After yesterdays glacier-related disappointment -- couldn’t actually get anywhere near the damn thing, remember? -- and the horrors of dinner**** we were planning on doing a shoot to Franz Joseph to see if their big chunk of moving ice was feeling any less shy. Only with all the sodding about, it meant we couldn’t leave Fox until the sun was far enough up the watery sky to let us see our own socks.
In order to make up time, we skipped breakfast in Fox -- probably not a bad idea, I get the nasty feeling that if they’ll happily marinate fish in Fanta, they’ll probably serve rice crispies with Marmite-infused semi-skimmed – holding out till Franz Joseph instead. Where we blundered into the World’s Grumpiest Waitress competition. Semifinals.
Then Russell and I clomped our way through the mist and fog down the valley carved out by the glacier, picking our way over boulders and through the concrete-like silt deposited by the beast as it retreated back up towards the mountains. Battling like manly men across the debris, fighting our way through the weather, surrounded by waterfalls crashing to the valley floor from the hills above, and Japanese tourists pushing wee kids in baby buggies, grinning and taking photos. Which kind of spoiled the whole Sr. Edmund Hillary thing we had going.
But the glacier was well worth the trip. A huge wall of dirty ice, forty-feet high, with a heart of unnaturally glowing blue. Apparently it’s been growing for the last few years, slowly making its way back down the valley under the weight of all that snow.
Slightly more intrepid souls than us were clomping their way up the side of the mountains for a guided tour in the drizzle, but Russell and I didn’t have enough time to be intrepid -- due to those damn hoons and their power-cutting antics – so we had to do with a few photos, a bit of drinking it all in, and then a slog back down to the car park. Next stop Christchurch.

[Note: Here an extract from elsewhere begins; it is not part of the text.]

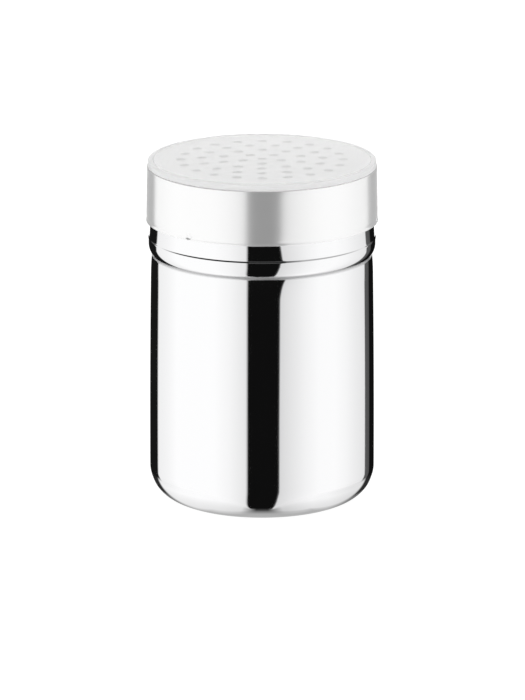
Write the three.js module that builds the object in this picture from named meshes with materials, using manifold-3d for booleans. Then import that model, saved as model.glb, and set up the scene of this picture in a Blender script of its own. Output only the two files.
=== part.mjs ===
// Spice shaker: a deep-drawn steel cup, a press-on perforated steel lid and a soft dust cover.
// Millimetres, +Z up, origin at the middle of the base, the front of the shaker along -Y.
import * as THREE from 'three';
import { mergeVertices } from 'three/addons/utils/BufferGeometryUtils.js';
import Module from 'manifold-3d';

const { degToRad } = THREE.MathUtils;
const wasm = await Module();
wasm.setup();

// Shared fits
const clearance = 0.3;
const cutOverrun = 0.8;
const mergeDistance = 0.001;

// Cup: its other outer radii follow from the neck's, and a bend is given by its inner radius
const cupSheet = 0.5;
const neckRadius = 33.65;
const neckFlare = 0.28;
const neckLedge = 0.07;
const beadProud = 0.5;
const bodyProud = 0.32;
const wallDraft = 0.46;
const creaseDepth = 0.45;
const baseBend = 9.9;

// Cup heights: the wall's from the table, then each rise from the level below it
const wallHeight = 69.3;
const shoulderTurnRise = 4.5;
const shoulderRise = 6.6;
const beadTurnRise = 1.3;
const beadCrownRise = 3.3;
const beadRise = 5.2;
const neckFlareRise = 6.4;
const neckRise = 20.5;

// Lid: a bend is given by its inner radius
const lidSheet = 0.45;
const lidSkirtHeight = 16.35;
const lidDraft = 0.25;
const lidShoulderBend = 0.4;
const lidLipHeight = 0.7;
const lidLipProud = 0.1;
const lidCreaseDepth = 0.06;
const lidCreaseHeight = 0.8;
const bossBend = 0.1;
const crownHeight = 0.3;

// Shaker holes: rings about one hole in the middle, each ring with five more than the one inside it
const holeDiameter = 3;
const holePitch = 6.07;
const holeRings = 4;
const holesPerRingStep = 5;

// Dimples that grip the neck, pressed in across the lid's lower lip
const dimpleCount = 3;
const dimpleDepth = 0.3;
const dimpleWidth = 2.6;
const dimpleHeight = 1;
const dimpleAzimuth = degToRad(-38.7);

// Dust cover: one moulded wall all over
const coverWall = 0.8;
const coverInset = 0.25;
const coverLipHeight = 1.7;
const coverEdgeRadius = 0.45;

// Facets
const roundFacets = 60;
const holeFacets = 12;
const baseSteps = 5;
const cornerSteps = 3;
const wallSteps = 3;
const bendSteps = 4;
const flareSteps = 2;
const crownSteps = 3;

// Radii and seats that follow from the sizes above
const neckFootRadius = neckRadius + neckFlare;
const beadRadius = neckRadius + beadProud;
const bodyRadius = neckRadius + bodyProud;
const shoulderRadius = bodyRadius - wallDraft;
const creaseRadius = shoulderRadius - creaseDepth;
const lidRadius = neckRadius + clearance + dimpleDepth + lidSheet;
const lidTopRadius = lidRadius - lidDraft;
const coverRadius = lidTopRadius - coverInset;
const bossRadius = coverRadius - coverWall - clearance;
const creaseHeight = wallHeight + shoulderRise;
const neckHeight = creaseHeight + beadRise;
const mouthHeight = neckHeight + neckRise;
const ledgeHeight = mouthHeight + clearance + lidSheet;
const lidRimHeight = ledgeHeight - lidSkirtHeight;
const bossTopHeight = ledgeHeight + coverLipHeight - coverWall;
const coverLipFoot = ledgeHeight + clearance;
const coverTopHeight = coverLipFoot + coverLipHeight;

// A closed geometry becomes a solid once its shared corners are merged
function toSolid(geometry) {
  const bare = geometry.clone();
  bare.deleteAttribute('normal');
  bare.deleteAttribute('uv');
  const merged = mergeVertices(bare);
  const corners = merged.index.array;
  const kept = [];
  for (let i = 0; i < corners.length; i += 3) {
    const [a, b, c] = corners.slice(i, i + 3);
    if (a !== b && b !== c && c !== a) kept.push(a, b, c);
  }
  const vertProperties = new Float32Array(merged.attributes.position.array);
  const triVerts = new Uint32Array(kept);
  return new wasm.Manifold(new wasm.Mesh({ numProp: 3, vertProperties, triVerts }));
}

function toGeometry(solid) {
  const mesh = solid.getMesh();
  const geometry = new THREE.BufferGeometry();
  geometry.setAttribute('position', new THREE.BufferAttribute(new Float32Array(mesh.vertProperties), 3));
  geometry.setIndex(new THREE.BufferAttribute(new Uint32Array(mesh.triVerts), 1));
  geometry.computeVertexNormals();
  return geometry;
}

// The profile's x is the radius and its y the height; the turned shape stands on +Z
function revolve(profile) {
  const geometry = new THREE.LatheGeometry(profile, roundFacets);
  geometry.rotateX(Math.PI / 2);
  return geometry;
}

// Points of an outline without the ones that double where two curves meet
function outlinePoints(pieces) {
  const points = pieces.flatMap(([curve, steps]) => curve.getPoints(steps));
  return points.filter((point, i) => i === 0 || point.distanceTo(points[i - 1]) > mergeDistance);
}

function line(x0, y0, x1, y1) {
  return [new THREE.LineCurve(new THREE.Vector2(x0, y0), new THREE.Vector2(x1, y1)), 1];
}

function bend(x0, y0, xc, yc, x1, y1, steps = bendSteps) {
  const [start, control, end] = [[x0, y0], [xc, yc], [x1, y1]].map(([x, y]) => new THREE.Vector2(x, y));
  return [new THREE.QuadraticBezierCurve(start, control, end), steps];
}

function corner(x, y, radius, fromAngle, toAngle, steps = cornerSteps) {
  return [new THREE.EllipseCurve(x, y, radius, radius, fromAngle, toAngle), steps];
}

// Inner face of a sheet: each outline point moved square to its two edges by the sheet's thickness.
// The outline runs with the outside on its right, and stays upright where it meets the axis.
function innerFace(outline, sheet) {
  const square = (from, to) => {
    const along = to.clone().sub(from).normalize();
    return new THREE.Vector2(-along.y, along.x);
  };
  return outline.map((point, i) => {
    const before = i > 0 ? square(outline[i - 1], point) : null;
    const after = i < outline.length - 1 ? square(point, outline[i + 1]) : null;
    const first = before ?? after;
    const second = after ?? before;
    const mitre = first.clone().add(second).divideScalar(1 + first.dot(second));
    if (point.x === 0) mitre.set(0, Math.sign(mitre.y));
    return point.clone().addScaledVector(mitre, sheet);
  });
}

// Low crown from a flat disc's edge up to the axis
function crown(edgeRadius, edgeHeight) {
  const top = edgeHeight + crownHeight;
  return bend(edgeRadius, edgeHeight, edgeRadius / 2, top, 0, top, crownSteps);
}

// Body of the cup: flat base, large drawn corner, slightly bowed wall and a shoulder down into the crease
function bodyOutline() {
  const base = baseBend + cupSheet;
  const bowHeight = (base + wallHeight) / 2;
  const turnHeight = wallHeight + shoulderTurnRise;
  return [
    line(0, 0, bodyRadius - base, 0),
    corner(bodyRadius - base, base, base, -Math.PI / 2, 0, baseSteps),
    bend(bodyRadius, base, bodyRadius, bowHeight, shoulderRadius, wallHeight, wallSteps),
    bend(shoulderRadius, wallHeight, shoulderRadius, turnHeight, creaseRadius, creaseHeight, wallSteps),
  ];
}

// Bead with a narrow ledge on top, and the neck, which flares a little towards the ledge
function neckOutline(topHeight) {
  const crownLevel = creaseHeight + beadCrownRise;
  const ledgeLevel = neckHeight - neckLedge;
  const ledgeRadius = neckFootRadius + neckLedge;
  const flareTop = neckHeight + neckFlareRise;
  return [
    bend(creaseRadius, creaseHeight, beadRadius, creaseHeight + beadTurnRise, beadRadius, crownLevel),
    bend(beadRadius, crownLevel, beadRadius, (crownLevel + ledgeLevel) / 2, ledgeRadius, ledgeLevel),
    line(ledgeRadius, ledgeLevel, neckFootRadius, neckHeight),
    bend(neckFootRadius, neckHeight, neckRadius, (neckHeight + flareTop) / 2, neckRadius, flareTop, flareSteps),
    line(neckRadius, flareTop, neckRadius, topHeight),
  ];
}

// Cup: one sheet from the base to a rounded mouth
function cupProfile() {
  const lip = cupSheet / 2;
  const outline = outlinePoints([...bodyOutline(), ...neckOutline(mouthHeight - lip)]);
  const mouth = outlinePoints([corner(neckRadius - lip, mouthHeight - lip, lip, 0, Math.PI)]);
  return [...outline, ...mouth.slice(1, -1), ...innerFace(outline, cupSheet).reverse()];
}

// Lower lip of the lid: it stands proud of the skirt, under a narrow crease
function lidLip() {
  const lipRadius = lidRadius + lidLipProud;
  const lipTop = lidRimHeight + lidLipHeight;
  const lipTurn = lipTop - lidLipProud;
  return outlinePoints([
    line(lipRadius, lidRimHeight, lipRadius, lipTurn),
    line(lipRadius, lipTurn, lidRadius - lidCreaseDepth, lipTop),
  ]);
}

// Lid outline from the foot of the skirt over the shoulder, the ledge and the raised plate to the axis
function lidOutline(footHeight) {
  const shoulder = lidShoulderBend + lidSheet;
  const edge = bossBend + lidSheet;
  return outlinePoints([
    line(lidRadius, footHeight, lidTopRadius, ledgeHeight - shoulder),
    corner(lidTopRadius - shoulder, ledgeHeight - shoulder, shoulder, 0, Math.PI / 2),
    line(lidTopRadius - shoulder, ledgeHeight, bossRadius, ledgeHeight),
    line(bossRadius, ledgeHeight, bossRadius, bossTopHeight - edge),
    corner(bossRadius - edge, bossTopHeight - edge, edge, 0, Math.PI / 2),
    crown(bossRadius - edge, bossTopHeight),
  ]);
}

// Centres of the shaker holes, the first of each ring at the front
function holeCentres() {
  const centres = [new THREE.Vector2(0, 0)];
  for (let ring = 1; ring <= holeRings; ring += 1) {
    const count = ring * holesPerRingStep;
    for (let i = 0; i < count; i += 1) {
      const turn = (2 * Math.PI * i) / count;
      centres.push(new THREE.Vector2(Math.sin(turn), -Math.cos(turn)).multiplyScalar(ring * holePitch));
    }
  }
  return centres;
}

// One punch for each hole, long enough to pass the crowned plate
function holePunches() {
  const low = bossTopHeight - lidSheet - cutOverrun;
  const high = bossTopHeight + crownHeight + cutOverrun;
  const punch = new THREE.CylinderGeometry(holeDiameter / 2, holeDiameter / 2, high - low, holeFacets);
  punch.rotateX(Math.PI / 2);
  return holeCentres().map(({ x, y }) => toSolid(punch.clone().translate(x, y, (low + high) / 2)));
}

// Ball whose cap is as wide as the dimple where it has sunk in by the dimple's depth
function dimpleBall(turn, growth) {
  const radius = ((dimpleWidth / 2) ** 2 + dimpleDepth ** 2) / (2 * dimpleDepth);
  const reach = lidRadius - dimpleDepth + radius;
  const ball = new THREE.SphereGeometry(radius + growth, holeFacets * 2, holeFacets);
  return toSolid(ball.translate(reach * Math.sin(turn), -reach * Math.cos(turn), lidRimHeight + dimpleHeight));
}

// Lid: pressed sheet with dimples through its lower lip and the pattern of holes in its raised plate
function lidSolid() {
  const outer = [...lidLip(), ...lidOutline(lidRimHeight + lidLipHeight + lidCreaseHeight)];
  const inner = innerFace(lidOutline(lidRimHeight), lidSheet);
  const filled = toSolid(revolve([new THREE.Vector2(0, lidRimHeight), ...outer]));
  let lid = toSolid(revolve([...inner.reverse(), ...outer]));
  for (let i = 0; i < dimpleCount; i += 1) {
    const turn = dimpleAzimuth + (2 * Math.PI * i) / dimpleCount;
    lid = lid.add(dimpleBall(turn, lidSheet).intersect(filled));
    lid = lid.subtract(dimpleBall(turn, 0));
  }
  return holePunches().reduce((rest, punch) => rest.subtract(punch), lid);
}

// Dust cover: a lip that stands on the lid's ledge, round the raised plate, and a crowned top over it
function coverProfile() {
  const edgeInner = coverRadius - coverEdgeRadius;
  const outer = outlinePoints([
    line(coverRadius, coverLipFoot, coverRadius, coverTopHeight - coverEdgeRadius),
    corner(edgeInner, coverTopHeight - coverEdgeRadius, coverEdgeRadius, 0, Math.PI / 2),
    crown(edgeInner, coverTopHeight),
  ]);
  const square = outlinePoints([
    line(coverRadius, coverLipFoot, coverRadius, coverTopHeight),
    crown(coverRadius, coverTopHeight),
  ]);
  return [...innerFace(square, coverWall).reverse(), ...outer];
}

function part(name, geometry, finish) {
  const mesh = new THREE.Mesh(geometry, new THREE.MeshStandardMaterial(finish));
  mesh.name = name;
  return mesh;
}

const mirrorSteel = { color: 0xd9d9da, roughness: 0.05, metalness: 1 };
const satinSteel = { color: 0xd2d2d2, roughness: 0.38, metalness: 1 };
const frostedPlastic = { color: 0xebebeb, roughness: 0.55, metalness: 0 };

const shaker = new THREE.Group();
shaker.add(part('cup', revolve(cupProfile()), mirrorSteel));
shaker.add(part('perforated_lid', toGeometry(lidSolid()), satinSteel));
shaker.add(part('dust_cover', revolve(coverProfile()), frostedPlastic));

export default shaker;
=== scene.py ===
"""Dresses the spice shaker: a mirror-polished steel cup, a satin perforated lid and a frosted dust cover.

Every length is in metres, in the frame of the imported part: +Z up, the middle of the base at the origin.
"""

import logging
from dataclasses import dataclass, field
from enum import Enum
from math import cos, degrees, pi, radians, sin, tau

import bpy
import numpy as np
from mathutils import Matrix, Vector
from mathutils.geometry import delaunay_2d_cdt

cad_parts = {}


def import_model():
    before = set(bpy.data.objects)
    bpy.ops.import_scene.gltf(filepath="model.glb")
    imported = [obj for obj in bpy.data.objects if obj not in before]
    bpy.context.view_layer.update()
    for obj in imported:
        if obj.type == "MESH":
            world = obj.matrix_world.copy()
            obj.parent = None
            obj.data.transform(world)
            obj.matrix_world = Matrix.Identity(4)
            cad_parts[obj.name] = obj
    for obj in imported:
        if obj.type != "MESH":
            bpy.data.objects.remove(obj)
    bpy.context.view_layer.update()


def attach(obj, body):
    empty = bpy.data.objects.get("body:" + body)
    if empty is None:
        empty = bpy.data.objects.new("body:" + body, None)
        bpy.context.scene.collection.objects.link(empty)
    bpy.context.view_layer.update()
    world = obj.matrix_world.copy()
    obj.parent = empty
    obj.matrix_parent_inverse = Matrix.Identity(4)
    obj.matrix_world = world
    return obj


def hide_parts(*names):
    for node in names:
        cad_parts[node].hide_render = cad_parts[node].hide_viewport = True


MM = 0.001
FULL_TURN = 360.0
# Points closer together than this are one point.
WELD = 1e-7
# Edges that turn by more than this stay sharp.
SHARP_ANGLE = radians(35)
LOG = logging.getLogger("shaker")
Array = np.ndarray
Socket = bpy.types.NodeSocket


class Body(Enum):
    """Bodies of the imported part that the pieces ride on."""

    CUP = "cup"
    LID = "lid"
    COVER = "cover"


class Slot(Enum):
    """Material slots of the record."""

    MIRROR_STEEL = "mirror_steel"
    SATIN_STEEL = "satin_steel"
    FROSTED_PLASTIC = "frosted_plastic"


def bend(start: tuple, control: tuple, end: tuple, steps: int) -> Array:
    """Quadratic curve: (1-t)^2 start + 2t(1-t) control + t^2 end.

    Args:
        start: First point, radius and height.
        control: Control point.
        end: Last point.
        steps: Number of stretches.

    Returns:
        Points of the curve, steps + 1 rows.
    """
    t = np.linspace(0.0, 1.0, steps + 1)[:, None]
    first, middle, last = (np.array(point, dtype=float) for point in (start, control, end))
    return (1 - t) ** 2 * first + 2 * t * (1 - t) * middle + t**2 * last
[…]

At least that was the plan. By the time we’d driven the four hours to Arthur’s Pass, it was closed with snow. So we turned around and drove another two hours to the next one up ... and that one was closed too. By now the whole place is in darkness, and the snow’s hurling itself out of the sky. The roads are getting increasingly crappy, and Russell decides that as I’m from Scotland I’ll have a lot more experience driving in snow than he has. So for the first time in the whole trip I am entrusted with the car. Woohoo!
Or it would have been, if we could have gone much faster than three miles an hour on the slithery tarmac.

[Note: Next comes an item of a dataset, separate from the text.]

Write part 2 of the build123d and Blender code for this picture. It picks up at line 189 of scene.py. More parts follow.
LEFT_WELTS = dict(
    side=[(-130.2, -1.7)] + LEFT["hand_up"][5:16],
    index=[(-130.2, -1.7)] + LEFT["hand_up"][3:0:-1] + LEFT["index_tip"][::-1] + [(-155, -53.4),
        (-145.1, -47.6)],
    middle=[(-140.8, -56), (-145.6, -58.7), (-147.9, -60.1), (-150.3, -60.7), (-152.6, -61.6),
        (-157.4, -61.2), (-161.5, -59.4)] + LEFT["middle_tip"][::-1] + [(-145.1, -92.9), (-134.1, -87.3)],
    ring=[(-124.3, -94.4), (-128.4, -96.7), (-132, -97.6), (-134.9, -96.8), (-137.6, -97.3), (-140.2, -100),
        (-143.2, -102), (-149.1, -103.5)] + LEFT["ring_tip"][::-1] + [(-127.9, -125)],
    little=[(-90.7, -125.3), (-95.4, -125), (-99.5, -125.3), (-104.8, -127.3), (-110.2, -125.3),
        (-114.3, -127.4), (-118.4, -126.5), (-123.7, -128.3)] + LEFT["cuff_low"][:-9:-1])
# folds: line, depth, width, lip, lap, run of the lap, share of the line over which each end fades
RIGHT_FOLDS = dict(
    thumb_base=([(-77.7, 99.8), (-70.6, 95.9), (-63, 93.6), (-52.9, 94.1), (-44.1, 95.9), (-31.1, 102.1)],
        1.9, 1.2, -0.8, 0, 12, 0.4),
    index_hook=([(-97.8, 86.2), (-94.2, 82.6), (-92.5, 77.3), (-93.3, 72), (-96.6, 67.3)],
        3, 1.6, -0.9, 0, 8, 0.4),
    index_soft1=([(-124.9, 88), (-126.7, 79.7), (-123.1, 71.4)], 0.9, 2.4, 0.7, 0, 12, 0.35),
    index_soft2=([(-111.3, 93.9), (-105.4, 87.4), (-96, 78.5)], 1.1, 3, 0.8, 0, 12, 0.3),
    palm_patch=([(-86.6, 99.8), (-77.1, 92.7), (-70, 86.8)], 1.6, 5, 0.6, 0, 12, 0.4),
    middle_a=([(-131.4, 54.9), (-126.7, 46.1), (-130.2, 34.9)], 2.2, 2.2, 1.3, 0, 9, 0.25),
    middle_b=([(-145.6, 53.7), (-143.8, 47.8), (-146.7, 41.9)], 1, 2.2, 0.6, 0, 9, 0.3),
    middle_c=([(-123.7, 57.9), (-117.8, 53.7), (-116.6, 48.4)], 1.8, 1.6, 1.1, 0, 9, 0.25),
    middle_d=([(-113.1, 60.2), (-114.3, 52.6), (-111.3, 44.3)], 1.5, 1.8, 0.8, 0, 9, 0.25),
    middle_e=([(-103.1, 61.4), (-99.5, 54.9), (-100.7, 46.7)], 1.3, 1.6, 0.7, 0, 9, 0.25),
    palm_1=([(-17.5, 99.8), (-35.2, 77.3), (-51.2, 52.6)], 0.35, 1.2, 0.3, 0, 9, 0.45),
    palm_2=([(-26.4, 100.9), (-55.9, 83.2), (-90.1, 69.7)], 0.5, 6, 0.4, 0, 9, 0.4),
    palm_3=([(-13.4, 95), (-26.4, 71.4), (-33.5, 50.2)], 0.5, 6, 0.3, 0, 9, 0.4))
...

So instead of a couple of hours, straight across the country to Christchurch, we ended up having to go all the way up the west coast, and around the northern tip of the South Island. By the time we finally pulled into Christchurch it was three in the morning, we’d nearly knocked down a couple of seals*****, everyone was asleep, and the lovely roast lamb the lovelier Ange had made was all cold and clingfilmy in the fridge.
All in all, not the most relaxing of ways to finish the last day of our Great South Island Adventure. But if those bloody idiots hadn’t crashed their car into that power line, we would’ve been over Arthur’s Pass long before the snow hit.
Damn drunken hoons.
*New Zealand in the depths of winter, remember?
** And I say ‘apparently’ for legal reasons, this is just what we heard.
*** A great New Zealand term for ‘young tosspots’.
**** Not as bad as the BUFFET OF DOOM, but still pretty horrible: fish fillets in a citrus sauce with boiled tatties should have been reliable enough, but the cirtrus was orange, and the sauce was sweet. So it was a bit like someone pouring Fanta all over a packet of fish fingers. And the tatties were ... let’s be nice and call them al dente.
There seems to have been a bit of theme in New Zealand cuisine where they like to put sweet sauces with meat. I think it’s meant to be all nouvelle and swank, but it’s actually seriously sodding nasty. Stop it! Bad New Zealand chefs, naughty!
***** When the weather’s crappy they like to shuffle out of the water and up onto the road, where it’s a little bit warmer. Doesn’t help that they’re the same bloody colour as the tarmac in the dark.